Fort Nelson, though, feels like an outpost, full of truck drivers and oil workers, guys who have come out to the frontier to make a fortune. And they are. This is tar sands country, the goopy thick oil they squeeze out of the ground and want to pipe to the U.S. in that now-delayed Keystone XL Pipeline. So there are rigs everywhere. And lots of guys in mud-caked jumpsuits, underneath which they are wearing “Slayer” t-shirts. They show up at Dan’s Neighbourhood Pub on a Friday night, cause they don’t have anywhere else to go. They drink Rickard’s Red and the only women in the place are the waitresses, who have various degrees of resignation, acceptance and defeat in their eyes, depending on their age. The youngest one, in her 20’s, still smiles. The others don’t bother anymore.
On the plus side, there are several places to buy donuts, the last vestige of a civilized society for hundreds of miles.
Once you get west of Fort Nelson, the distances get more daunting and the scenery more impressive. There are 100 mile stretches between towns, which usually consist of nothing more than a gas station and a trailer-park motel. But there are glaciers and mountains and forests that stretch forever. There are bears hanging out by the side of the road as if they’re looking to hitch a ride. There are mountain goats and reindeer herds. And also there are lots of construction crews.
Every 50 miles or so, there’s someone with a flag, urging you to slow down before you enter a mile-long section of unpaved road, sometimes dirt, sometimes gravel, sometimes mud. A couple of these stretches are so bad that you have to wait for a pilot car to guide you through, the dust cloud so overwhelming that you can barely see the flashing yellow lights just in front of you. Occasionally, the dust dissipates long enough for you to realize that you are driving alongside a cliff and that one wrong turn sends you 100 feet down into Summit Lake. So, to be on the safe side, you eat the last of your donuts.
There’s even a herd of bison in the Liard River Provincial Park, just before you cross over into the Yukon. They wander back and forth across the highway, grazing at their leisure. When they decide to cross, you wait. And there are signs strongly suggesting that you not drive this stretch after dark, because the buffalo tend to hang out in the middle of highway. Also, you can’t roller skate. (Roger Miller reference, everybody! High five!)
For a while I was following two brand-new Federal Express Sprinters being driven from the factory (in South Carolina) to Anchorage. They were driven by a retired married couple from Oklahoma who do this for a living. Federal Express flies them to the factory, gives them a destination (they’d been this way a half-dozen times before) and then flies them back home. Possible future career duly noted.
I made it all the way to Watson Lake, home of the famous signpost village, 400 miles from Fort Nelson, in a single day, early enough that I decided to keep going. What the hell, another 100 miles or so wouldn’t make any difference. The Traipsemobile was cruising. I had beer in the fridge. Plus, I’d already seen a couple of bears.
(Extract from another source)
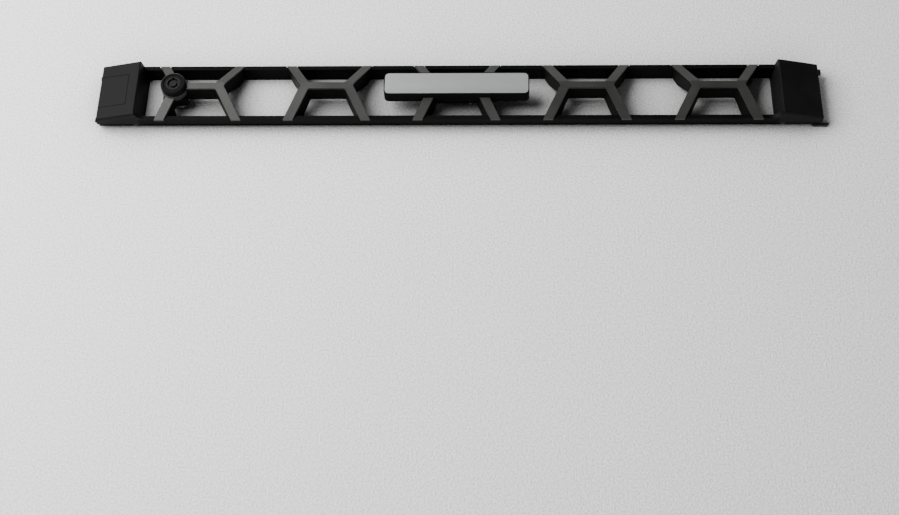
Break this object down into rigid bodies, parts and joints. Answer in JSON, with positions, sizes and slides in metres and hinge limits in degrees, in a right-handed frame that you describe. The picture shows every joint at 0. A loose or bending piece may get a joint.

Maybe I’d see a couple of more before sunset. I was having a spectacular day.
And then, about 60 miles past Watson Lake, with the cruise control on, the Traipsemobile suddenly lost power. I’d just bought diesel and my first thought was that there’d been something wrong with the fuel. Then I thought it was the transmission. Whatever the reason – and nothing like this had ever happened before – I appeared to be losing power, unable to go more than 30 miles an hour, even less on uphill grades. I assumed the engine was about to conk out. Did I mention I’d just seen bears?
There was, allegedly, a town called Rancheria about 40 miles ahead. The sun was going down. Turning around seemed riskier than going ahead. I’d have to limp along for as long as I could. I was in the middle of nowhere, going about 25 miles an hour most of the way, convinced I was about to spend the night by the side of the road.
But the Traipsemobile didn’t die. It kept chugging along, me sweating out every agonizingly-slow uphill climb. Also, I was out of donuts.
Rancheria was, in its entirety, a gas station, a motel and a diner. A way station for truckers, mostly. But the guy who owned it said he knew a little something about diesel engines. And the closest mechanic was 200 miles away in Whitehorse. He’d do what he could.
Which was nothing. He fiddled around with the engine, I looked on and nodded as if I knew what he was doing. We determined, by means of a couple of high-acceleration attempts in the parking lot, that the engine probably wouldn’t die, it just wasn’t going to get beyond second gear. His suggestion was that I spend the night and then try limping to Whitehorse the following day.
And that’s what I did. It was 40 degrees and raining and trucks were passing me at frightening speeds. Also – a new development – the Traipsemobile was spewing black exhaust and, every few minutes, the carbon monoxide alarm in the van would go off, forcing me to drive with the windows down.
But I made it, after a sputtering 7 hour drive,, never going faster than 50 miles an hour (downhill). It wasn’t that bad, really, being that far from other people, having plenty of time to appreciate the vastness of it all. In the end I decided it had been kind of fun.
Of course, I still didn’t know what was wrong with the Traipsemobile. It would be 3 days before a mechanic could even look at it and, having never worked on a Sprinter before, he wasn’t making any promises.
So there wasn’t anything to do but hang around Whitehorse, home of the Yukon Brewing company and a number of fine drinking establishments, including the Gold Pan Saloon. Fairbanks was still 500 miles away. But, what the hell, I’d been stranded in worse places. Whitehorse even had a great coffee shop, called Baked. They had donuts. I’d be fine.